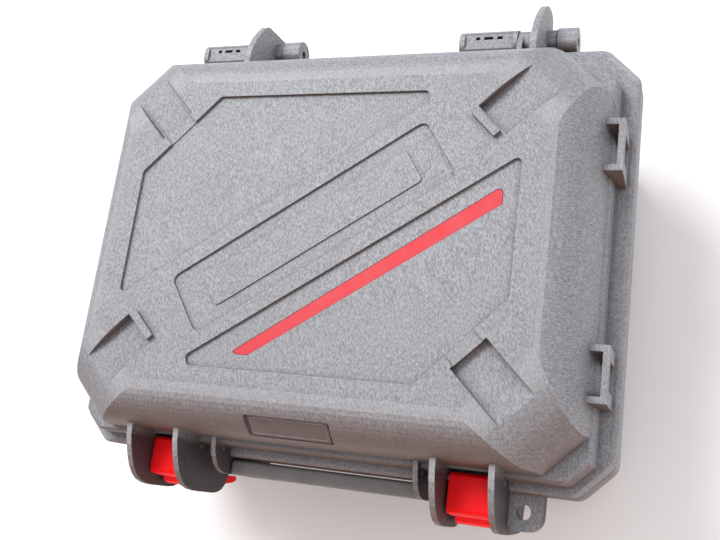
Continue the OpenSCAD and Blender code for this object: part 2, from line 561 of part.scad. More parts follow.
module test_switch() color(c_dark) shift() difference() {
  rect_cut(test_x, test_y, 22, 22, 77, panel_z - 7.2, 1.5);
  rod_z(test_x, test_y, 86, panel_z, 4.4, 32);
}
module key(i) { k = key_at(i); x = key_x + k[0]; y = key_y + k[1];
  union() {
    rect_cut(x, y, 14.4, 12.4, panel_z - 2, panel_z + 2.6, 1.8);
    rect_cut(x, y, 13, 11, panel_z + 2.5, panel_z + 3.1, 1.6);
    rect_cut(x, y, 17, 15, panel_z - 5, panel_z - 3.4, 1.5);
    rect_cut(x, y, 13.6, 11.6, panel_z - 3.6, panel_z - 1.9, 1.6);
  }
}
module key_up() color([0.80, 0.81, 0.80]) shift() key(0);
module key_down() color([0.80, 0.81, 0.80]) shift() key(1);
module key_left() color([0.80, 0.81, 0.80]) shift() key(2);
module key_right() color([0.80, 0.81, 0.80]) shift() key(3);
module key_ok() color([0.80, 0.81, 0.80]) shift() key(4);
module key_save() color([0.80, 0.81, 0.80]) shift() key(5);
module key_light() color([0.80, 0.81, 0.80]) shift() key(6);
module key_board() color(c_board) shift() difference() {
  union() {
    rect_cut(key_x, key_y, 116, 62, 88, 89.6, 2);
    for (i = [0:6]) let (k = key_at(i)) rect_cut(key_x + k[0], key_y + k[1], 6, 6, 89.5, panel_z - 6.6, 0.8);
  }
  for (x = [-54, 54]) for (y = [-27, 27]) rod_z(key_x + x, key_y + y, 80, 95, 1.6, 20);
}

module terminal_block() color(c_dark) shift() difference() {
  union() {
    rect_cut(term_x - 1, 24, 26, 100, panel_z + 3.02, panel_z + 5, 4);
    for (y = term_y) rod_z(term_x, y, panel_z - 8, panel_z + 10, 11, 48);
  }
  for (y = term_y) rod_z(term_x, y, panel_z - 9, panel_z + 12, 8.1, 48);
}
module terminal(y) {
  difference() {
    union() {
      rod_z(term_x, y, panel_z - 7, panel_z + 9, 8, 48);
      rod_z(term_x, y, panel_z - 22, panel_z - 6.9, 6, 40);
      rod_z(term_x, y, panel_z - 30, panel_z - 21.9, 2.2, 24);
    }
    rod_z(term_x, y, panel_z - 19, panel_z + 12, 2.05, 40);
    difference() {
      rod_z(term_x, y, panel_z - 4, panel_z + 12, 6.4, 40);
      rod_z(term_x, y, panel_z - 5, panel_z + 7, 4.2, 40);
    }
  }
}
module terminal_pos() color(c_red) shift() terminal(term_y[0]);
module terminal_guard() color([0.1, 0.25, 0.6]) shift() terminal(term_y[1]);
module terminal_neg() color([0.05, 0.05, 0.05]) shift() terminal(term_y[2]);

module mains_inlet() color(c_dark) shift() difference() {
  union() {
    rect_cut(inlet_x, inlet_y, 32, 50.4, panel_z + 3.02, panel_z + 5.2, 3);
    rect_cut(inlet_x, inlet_y, 27, 47.6, 72, panel_z + 4, 2.8);
  }
  // cold-appliance socket, turned along Y
  translate([inlet_x, inlet_y + 8, 0])
    slab(rounded(box_pts(8.3, 12.4), 2.5, 4), panel_z - 15, panel_z + 8);
  // fuse drawer
  rect_cut(inlet_x, inlet_y - 14.5, 17, 11, panel_z + 2.2, panel_z + 8, 1);
}
module inlet_pins() color([0.85, 0.72, 0.35]) shift() for (p = [[0, 7], [3.5, 0], [0, -7]])
  translate([inlet_x + p[0] - 1, inlet_y + 8 + p[1], 0]) box(-1, 1, -2, 2, panel_z - 15, panel_z - 0.5);
module usb_socket() color(c_steel) shift() difference() {
  rect_cut(usb_x, usb_y, 13.6, 9.2, panel_z - 14, panel_z - 1.5, 0.8);
  rect_cut(usb_x, usb_y, 11.6, 7.2, panel_z - 12, panel_z + 2, 0.5);
}
module usb_cover() color(c_rubber) shift() difference() {
  union() {
    rect_cut(usb_x, usb_y - 1, 26, 18, panel_z - 0.8, panel_z + 1.2, 2);
    rod_x(usb_x - 10, usb_x + 10, usb_y + 9.4, panel_z + 1.9, 1.6, 32);
    box(usb_x - 10, usb_x + 10, usb_y + 6, usb_y + 9.4, panel_z - 0.2, panel_z + 1.2);
    rect_cut(usb_x, usb_y - 10, 10, 4, panel_z + 0.2, panel_z + 1.9, 1);
  }
}

module main_board() color(c_board) shift() difference() {
  union() {
    rect_cut(30, 4, 170, 176, 64, 65.6, 3);
    rect_cut(-18, 40, 22, 22, 65.5, 68.2, 0.6);
    rect_cut(18, 8, 16, 16, 65.5, 67.8, 0.6);
    rect_cut(58, -30, 24, 12, 65.5, 71, 0.6);
    for (i = [0:4]) rod_z(-32 + i * 15, -66, 65.5, 73, 5, 32);
    for (i = [0:3]) rect_cut(30 + i * 18, -70, 12, 7, 65.5, 70, 0.5);
    rect_cut(-40, -10, 8, 50, 65.5, 72, 0.6);
    for (i = [0:2]) rod_z(-18 + i * 24, 76, 65.5, 71.5, 4, 32);
  }
  for (x = [-49, 109]) for (y = [-78, 86]) rod_z(x, y, 60, 70, 1.7, 20);
}
module board_pillars() color(c_steel) shift() for (x = [-49, 109]) for (y = [-78, 86]) union() {
  rod_z(x, y, floor_z + 0.02, 63.98, 3.5, 6);
  rod_z(x, y, 63.9, 67, 1.6, 20);
  rod_z(x, y, 65.62, 67.4, 3, 6);
}
module hv_module() color([0.12, 0.12, 0.14]) shift() difference() {
  union() {
    rect_cut(58, -34, 86, 74, floor_z + 0.02, 56, 4);
    rect_cut(58, -34, 104, 56, floor_z + 0.02, floor_z + 3, 4);
    for (i = [0:2]) rod_z(36 + i * 20, -58, 55.9, 61, 3, 32);
  }
  for (x = [-47, 47]) for (y = [-24, 24]) rod_z(58 + x, -34 + y, 0, 20, 2.1, 24);
  for (i = [-2:2]) rect_cut(58 + i * 15, -22, 6, 34, 53, 60, 1);
}
module power_supply() color([0.70, 0.71, 0.72]) shift() difference() {
  union() {
    rect_cut(-92, 58, 78, 74, floor_z + 0.02, floor_z + 2, 2);
    rect_cut(-92, 58, 74, 70, floor_z + 1.9, 46, 2);
  }
  rect_cut(-92, 58, 70, 66, floor_z + 4, 44, 1.5);
  for (i = [-5:5]) rect_cut(-92 + i * 6, 58, 3, 50, 40, 50, 1.2);
  for (s = [-1, 1]) for (i = [-4:4])
    box(-92 + s * 40 - 5, -92 + s * 40 + 5, 57 + i * 6, 59.5 + i * 6, 18, 38);
}
module battery_pack() color([0.10, 0.16, 0.36]) shift() union() {
  for (i = [0:3]) for (j = [0:1])
    translate([-134 + i * 19.1 + 9.5, 0, floor_z + 9.7 + j * 19.2]) rotate([90, 0, 0])
      translate([0, 0, 15]) cylinder(r = 9.3, h = 66, $fn = 40);
  box(-134, -57.6, -80.6, -15.4, floor_z + 7, floor_z + 31.2);
}
module battery_strap() color(c_steel) shift() difference() {
  box(-141, -51, -56, -40, floor_z + 0.02, floor_z + 40.3);
  box(-139.4, -52.6, -58, -38, floor_z - 1, floor_z + 38.8);
}
module bay_screws() color(c_steel) shift() {
  for (x = [-47, 47]) for (y = [-24, 24]) screw(58 + x, -34 + y, floor_z + 5.1, 6.5, 3.6, 1.9);
}

lid_shell();
stripe_inlay();
label_plate();
latch_left();
latch_right();
latch_pins();
handle_grip();
handle_arms();
handle_pins();
base_shell();
rim_gasket();
hinge_pin_left();
hinge_pin_right();
feet();
relief_valve();
panel();
panel_overlay();
panel_screws();
lcd_bezel();
lcd_window();
lcd_module();
display_board();
selector_knob();
knob_pointer();
selector_switch();
test_button();
test_collar();
test_switch();
key_up();
key_down();
key_left();
key_right();
key_ok();
key_save();
key_light();
key_board();
terminal_block();
terminal_pos();
terminal_guard();
terminal_neg();
mains_inlet();
inlet_pins();
usb_socket();
usb_cover();
main_board();
board_pillars();
hv_module();
power_supply();
battery_pack();
battery_strap();
bay_screws();
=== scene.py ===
import json
import math
import bmesh
import bpy
from mathutils import Matrix, Vector

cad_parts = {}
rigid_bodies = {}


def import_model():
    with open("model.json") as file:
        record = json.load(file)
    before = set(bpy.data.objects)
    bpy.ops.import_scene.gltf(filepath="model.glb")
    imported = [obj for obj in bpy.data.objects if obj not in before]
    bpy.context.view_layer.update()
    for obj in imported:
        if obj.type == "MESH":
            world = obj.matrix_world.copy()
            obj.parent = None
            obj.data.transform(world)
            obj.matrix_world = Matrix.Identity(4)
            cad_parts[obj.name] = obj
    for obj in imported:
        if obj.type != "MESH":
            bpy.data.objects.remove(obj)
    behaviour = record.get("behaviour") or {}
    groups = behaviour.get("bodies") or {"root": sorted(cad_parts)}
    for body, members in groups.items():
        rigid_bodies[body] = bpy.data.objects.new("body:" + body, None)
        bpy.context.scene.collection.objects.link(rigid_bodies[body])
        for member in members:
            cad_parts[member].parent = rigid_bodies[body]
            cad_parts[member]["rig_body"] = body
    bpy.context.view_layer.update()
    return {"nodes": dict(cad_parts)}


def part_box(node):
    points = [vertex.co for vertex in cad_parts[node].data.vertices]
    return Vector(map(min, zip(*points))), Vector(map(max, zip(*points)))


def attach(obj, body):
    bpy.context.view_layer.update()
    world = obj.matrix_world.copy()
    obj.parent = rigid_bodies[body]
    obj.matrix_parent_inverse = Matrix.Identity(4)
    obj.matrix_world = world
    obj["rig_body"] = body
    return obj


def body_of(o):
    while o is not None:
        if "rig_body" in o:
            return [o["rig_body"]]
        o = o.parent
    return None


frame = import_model()
nodes = frame["nodes"]
MM = 0.001

# the Mix node's colour sockets, which share their names with its number and vector ones
MIX_A = 6
MIX_B = 7
MIX_RESULT = 2


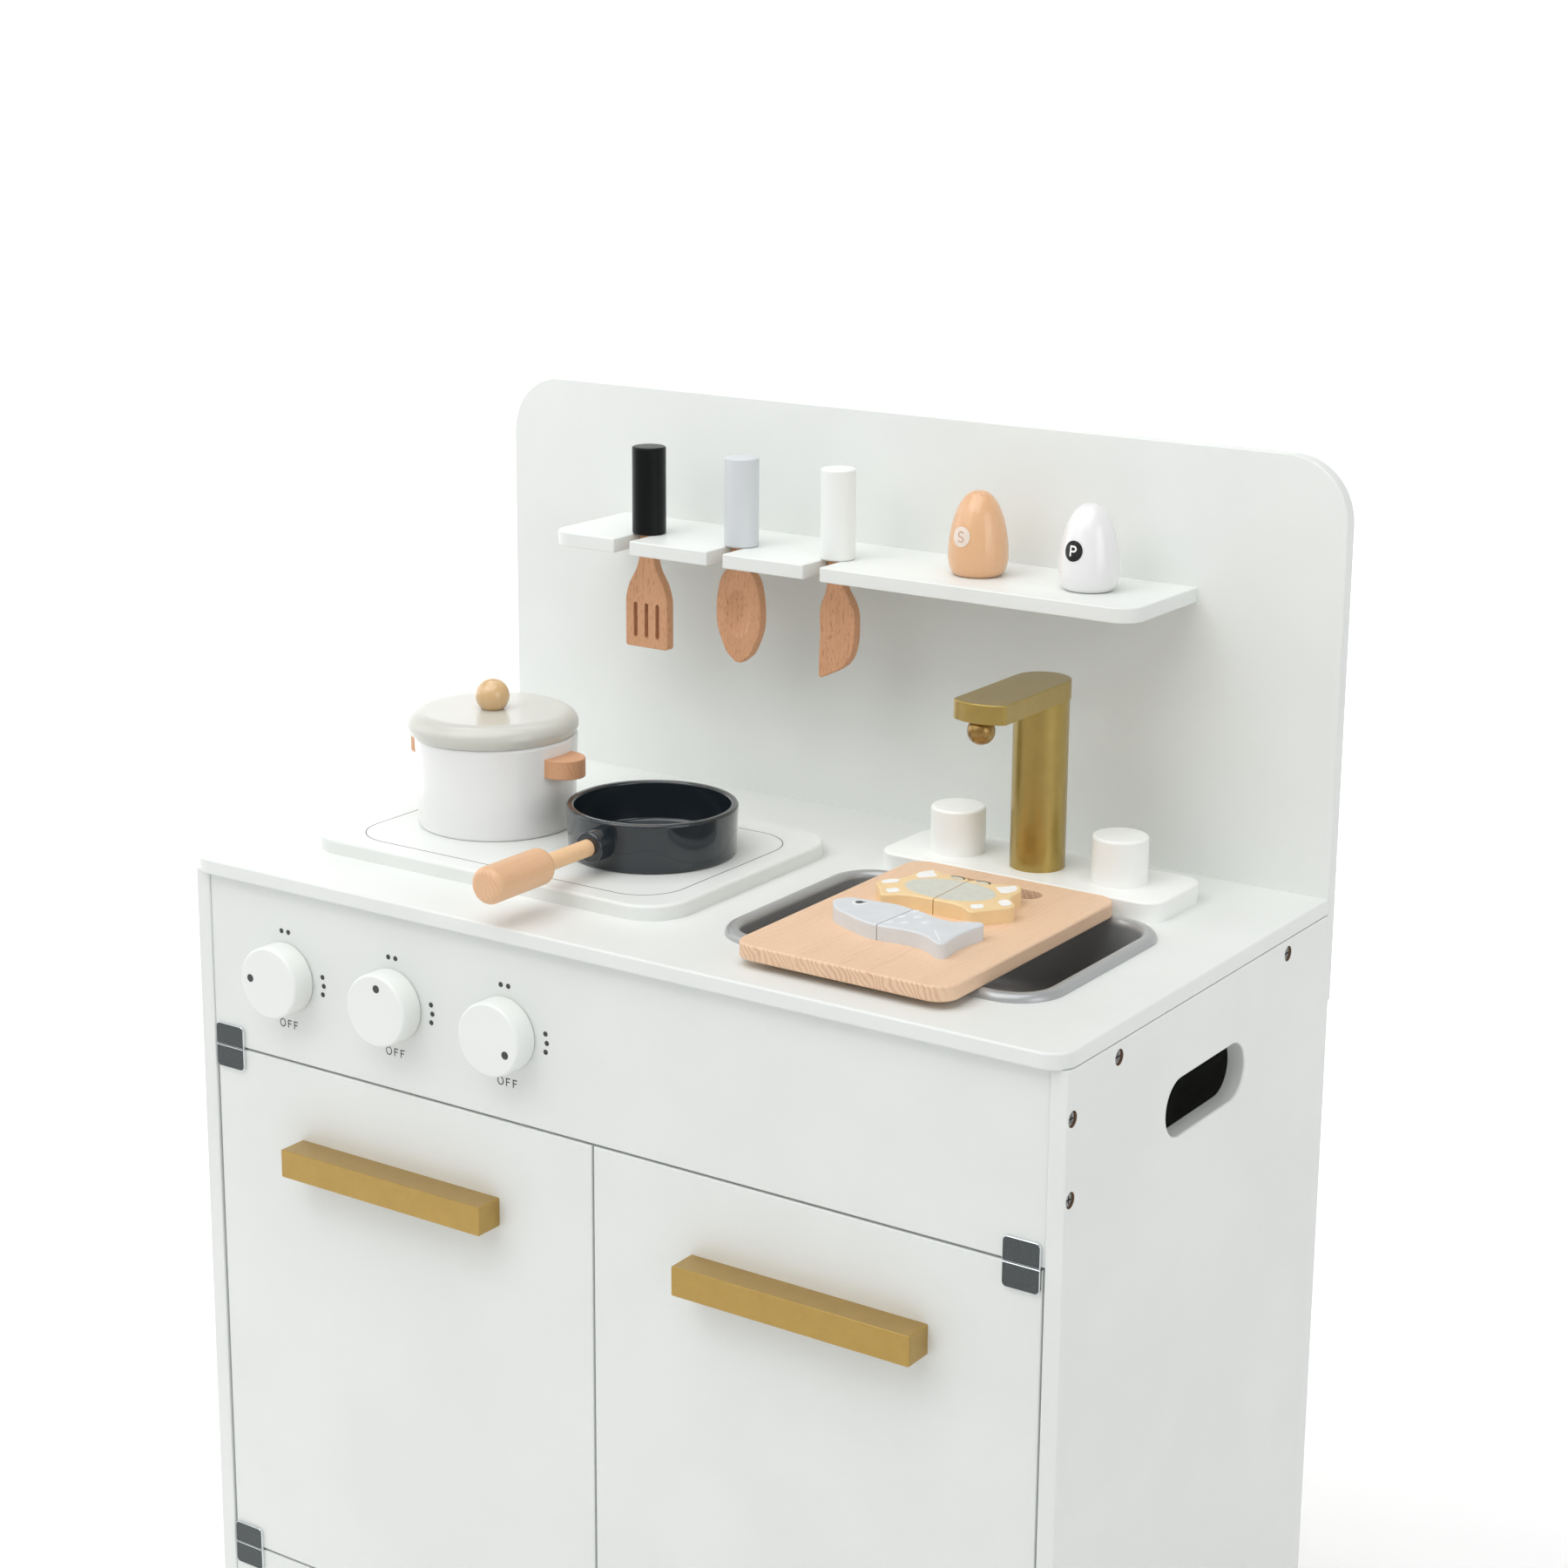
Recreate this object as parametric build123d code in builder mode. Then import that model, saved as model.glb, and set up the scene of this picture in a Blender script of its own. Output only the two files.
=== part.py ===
from build123d import *
import os
from math import cos, sin, radians

# Play kitchen in painted board, with its cookware, utensils and toy food.
# Millimetres. X runs left to right, Y from front to back, Z up from the floor.
# The origin is under the middle of the whole object.

# Cabinet boards
width = 600.0
counter_height = 500.0
side_depth = 316.5
side_board = 10.5
top_board = 9.5
board = 9.0
rear_sheet = 5.0
foot_height = 3.0
foot_width = 9.0
foot_length = 30.0
foot_inset = 20.0
paint_round = 0.8
cleat = 17.0
cleat_front_gap = 12.0
cleat_rear_gap = 16.5

# Holes are cut this much past what goes in them; edges are picked by place within these margins
hole_spare = 0.5
cut_over = 1.0
pick_margin = 1.0
same_place = 0.01

# Countertop and backboard
top_overhang = 5.8
top_corner = 15.0
top_round = 1.5
backboard_notch = 6.4
backboard_rise = 257.1
backboard_drop = 63.2
backboard_corner = 38.0

# Front
face_setback = 1.0
fascia_drop = 117.9
plinth_height = 45.0
door_gap = 1.5

# Hand slot in each side panel
hand_slot_length = 95.5
hand_slot_height = 33.0
hand_slot_from_front = 158.0
hand_slot_below_top = 68.5
hand_slot_round = 1.2

# Carcass screws, their sunk heads and their places
screw_head_radius = 3.8
screw_head_height = 2.4
screw_shank_radius = 1.75
screw_length = 22.0
screw_cross_length = 4.6
screw_cross_width = 0.9
screw_cross_depth = 1.2
recess_radius = 4.5
recess_depth = 3.4
drill_clearance = 0.05
cleat_screw_front = 53.8
cleat_screw_rear = 256.8
fascia_screw_upper = 36.1
fascia_screw_lower = 79.7
bottom_screw_front = 60.0
bottom_screw_rear = 250.0
edge_screw_margin = 14.0
shelf_screw_pitch = 185.0

# Hob plate, as wide as the sink leaves room for
hob_sink_gap = 29.5
hob_depth = 184.0
hob_height = 9.0
hob_corner = 27.0
hob_round = 2.0
hob_left_margin = 45.0
hob_front_margin = 46.0

# Sink
sink_width = 211.0
sink_depth = 157.0
sink_corner = 29.0
sink_rim_height = 4.5
sink_rim_width = 9.0
sink_rim_round = 4.2
sink_bowl_depth = 55.0
sink_wall = 2.0
sink_bowl_round = 12.0
sink_right_margin = 44.5
sink_front_margin = 46.0
sink_cutout_clearance = 1.0

# Faucet and taps
faucet_plate_width = 187.0
faucet_plate_depth = 62.0
faucet_plate_height = 12.0
faucet_plate_corner = 13.0
sink_faucet_gap = 5.5
board_faucet_gap = 4.0
faucet_left_shift = 2.8
faucet_plate_back_shift = 1.5
column_radius = 16.3
column_height = 101.5
column_peg_radius = 6.0
spout_half_width = 17.0
spout_reach = 77.6
spout_front_sag = 6.0
spout_front_corner = 2.5
spout_height = 11.3
spout_round = 0.8
nozzle_radius = 8.0
nozzle_from_column = 69.0
nozzle_drop = 5.9
tap_radius = 16.4
tap_height = 27.8
tap_round = 1.8
tap_pitch = 54.1
tap_peg_radius = 4.0
peg_tail = 3.0
running_clearance = 0.06
drop_clearance = 0.5

# Hob knobs
knob_count = 3
knob_radius = 21.8
knob_thickness = 15.6
knob_round = 1.6
knob_pitch = 83.9
knob_first_from_left = 70.6
knob_below_top = 65.2
knob_gap = 0.4
spindle_radius = 3.0
spindle_head_radius = 6.0
spindle_head_height = 2.5
spindle_play = 0.3
spindle_grip = 10.0

# Doors, bar handles and catches
handle_length = 153.0
handle_depth = 18.5
handle_height = 17.5
handle_round = 0.9
handle_below_door_top = 47.6
handle_screw_pitch = 110.0
handle_screw_bite = 12.0
magnet_radius = 3.5
magnet_length = 6.0
magnet_from_door_end = 60.0
strike_width = 12.0
strike_height = 20.0
strike_sheet = 1.0

# Hinges
leaf_width = 22.5
leaf_height = 14.0
leaf_plate = 2.0
leaf_tab = 0.6
leaf_tab_depth = 8.0
leaf_corner = 3.0
leaf_inset = 0.5
pivot_from_door_edge = 5.5
pivot_behind_face = 2.5
pin_radius = 1.25
pin_bite = 6.0
pin_fit = 0.02
pin_clearance = 0.05

# Utensil shelf
shelf_length = 416.0
shelf_depth = 80.5
shelf_rise = 173.5
shelf_corner = 15.0
slot_width = 12.0
slot_depth = 42.0
slot_pitch = 71.1
slot_first_from_centre = 150.4
slot_mouth_round = 0.8
utensil_count = 3

# Pot and lid
pot_left_of_hob = 56.5
pot_before_hob = 1.6
pot_radius = 50.0
pot_base_radius = 48.2
pot_height = 57.2
pot_wall = 5.0
pot_base_round = 1.5
pot_rim_round = 2.0
pot_ear_reach = 16.0
pot_ear_half_width = 13.3
pot_ear_thickness = 11.9
pot_ear_round = 0.8
pot_ear_below_rim = 8.2
pot_ear_inset = 1.0
lid_radius = 52.5
lid_height = 14.0
lid_top_radius = 42.0
lid_widest_height = 5.4
lid_undercut = 2.4
lid_lip_radius = 42.0
lid_lip_depth = 4.0
lid_shift_x = -1.7
lid_shift_y = -1.1
lid_knob_radius = 10.5
lid_knob_sink = 2.2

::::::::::

Your goal —
Reproduce verbatim the lines above, from the line with "obj.data.transform(world)" through the line with "points = [vertex.co".

Solution below —
            obj.data.transform(world)
            obj.matrix_world = Matrix.Identity(4)
            cad_parts[obj.name] = obj
    for obj in imported:
        if obj.type != "MESH":
            bpy.data.objects.remove(obj)
    behaviour = record.get("behaviour") or {}
    groups = behaviour.get("bodies") or {"root": sorted(cad_parts)}
    for body, members in groups.items():
        rigid_bodies[body] = bpy.data.objects.new("body:" + body, None)
        bpy.context.scene.collection.objects.link(rigid_bodies[body])
        for member in members:
            cad_parts[member].parent = rigid_bodies[body]
            cad_parts[member]["rig_body"] = body
    bpy.context.view_layer.update()
    return {"nodes": dict(cad_parts)}


def part_box(node):
    points = [vertex.co for vertex in cad_parts[node].data.vertices]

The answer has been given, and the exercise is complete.